My own sense is that Brodie at Chancery Lane makes very valid points. He’s right about the need for income stability and he’s right that investment trusts are a valuable tool for advisers – too many ignore trusts at their clients’ peril. I can also see the logic of using diversified, mostly global equity generalist funds with an income mandate, but I worry that this could lead to an excessive focus on a narrow bunch of equity sectors, with all these generalists herd into a small number of fashionable sectors.

What about bonds?

If I had a blank sheet of paper now, many corporate bonds with their higher yields might look very attractive, and thus ignoring bonds might also have its downside.

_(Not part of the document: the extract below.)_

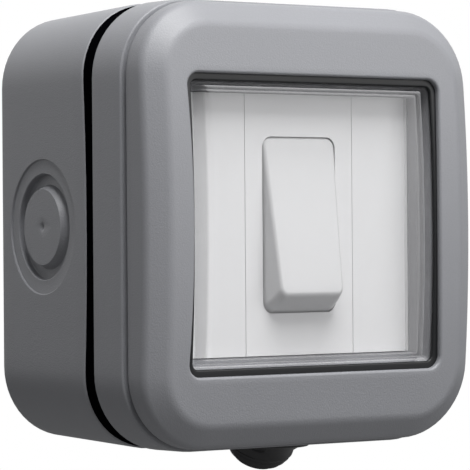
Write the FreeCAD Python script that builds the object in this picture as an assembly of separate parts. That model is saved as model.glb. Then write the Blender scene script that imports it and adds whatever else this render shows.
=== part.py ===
"""Outdoor weatherproof rocker switch: a surface box with a rubber-sealed front.

Lengths are millimetres. X is to the right, Z is up and the front looks along -Y.
The origin is the centre of the back face, which lies on the wall, and a "depth"
is a distance out from the wall, so depth d is the plane y = -d.
"""
import FreeCAD
import Part
import math
import os

os.makedirs("parts", exist_ok=True)
V = FreeCAD.Vector

# Overall form: corners and draught of the shells, borders from the window to their rim
CORNER_RADIUS = 17.0
DRAFT_DEG = 1.2
SIDE_BORDER = 10.6
TOP_BORDER = 16.3

# Depths of the outer shells, out from the wall
BOX_DEPTH = 38.4
GASKET_THICKNESS = 2.4
HOUSING_DEPTH = 11.8
BEZEL_DEPTH = 11.1
FRONT_BOW_RADIUS = 342.0
RIM_BOW_RADIUS = 500.0

# Walls
BOX_WALL = 2.4
BOX_FLOOR = 2.6
HOUSING_WALL = 2.4
HOUSING_DECK = 2.0
BEZEL_WALL = 2.0
BACK_EDGE_RADIUS = 1.0

# Gasket section
GASKET_INSET = 0.35
GASKET_LAP = 0.8

# Bezel details
BEZEL_LEDGE = 0.6
BEZEL_GROOVE = 1.3
BEZEL_GROOVE_IN = 1.0
CROWN_FACE = 4.7
CROWN_SIDE = 3.0
CROWN_OUTER_RADIUS = 2.4
CROWN_INNER_RADIUS = 3.5
WINDOW_SIDE_MARGIN = 3.65
WINDOW_TOP_MARGIN = 3.7
WINDOW_WAIST = 0.85
WINDOW_CORNER = 3.0
WINDOW_LIP = 1.2
WINDOW_EDGE_RADIUS = 0.6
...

Brodie acknowledges this and says he has used bonds extensively in client portfolios in the past but is ‘not yet’ at the stage of buying into many bonds.

One final concern is that the fund selection skills of the team at Chancery Lane falter and they simply pick the wrong investment companies using the wrong metrics, which is the classic criticism of all things active.

My only other observation is that the average age of clients at Chancery Lane with a portfolio is just 62. I’m increasingly of the view that investors need to delay taking an income until they are much older, possibly in their late sixties and thus take on more market risk in their early sixties. The idea here is to build up more capital which can be used to generate that income slightly later in life, and that a switch to equity income in the early sixties might thus be a tad premature.

But I concede that I am probably something of a contrarian in this regard and that many would be much more cautious than I am when they hit 60. Still, I think the main point that Chancery Lane makes is spot on. Why wouldn’t investors use sensible, well-managed generalist investment trusts to generate an income in retirement?